A few weeks back, I read this excellent article on Entrepreneur.com about the 10 Laws of Social Media Marketing.
The article was written primarily for businesses and how they can be more successful by doing social media the right way, but it’s just as applicable for bloggers who run their sites as businesses and/or who hope to monetize their blogs.
We’ve talked together before about what makes a successful tweeter. Some of the topics covered there are covered in the Entrepreneur article, too.
There’s an overarching theme in all of this stuff.
What differentiates social media from so many other traditional methods of marketing is that it’s not a one-way street. As a blogger running a business, you can’t get away with locking yourself up in your home office and setting up automatic posts to your blog, Facebook and Twitter…then expect that people will be loyal fans.
Social media is not a solo performance where you are the star in the spotlight.
Social media is more like a tango.
It takes two – you, and your readership.
There is some pushing that goes on – you proactively driving how and where your content is read. You post to Twitter or Facebook, you find forums to participate in, you have subscription icons on your blog.

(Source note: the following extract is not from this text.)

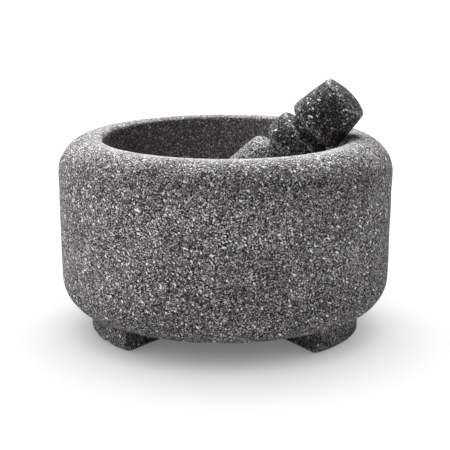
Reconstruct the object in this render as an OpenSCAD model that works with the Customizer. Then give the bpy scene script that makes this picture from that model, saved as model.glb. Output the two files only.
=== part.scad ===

All of that work is a push effort. But pushing and pushing and pushing, as anyone who’s hung up on a telemarketer knows, only goes so far.
There has to be a pull effort, too. Pulling is harder. It requires more finesse. It requires interaction, back-and-forth, dialogue and reciprocity. It’s what the author of article above is getting at when she talks about the laws of listening, acknowledgement and accessibility. As relationships are established with your readers in various social media outlets, you build trust, buzz and interest.
If you think about a relationship with your readers as a dance partnership, it makes sense why some bloggers are so successful. They give as much TO their readers as their readers give back in loyalty.
So the next time you are all ready to get up and do the blogger’s equivalent of Swan Lake, think about how you can turn that solo performance into a tango.
What do you think? Can a blogger be successful without following the laws of social media that require listening, accessibility and acknowledgement?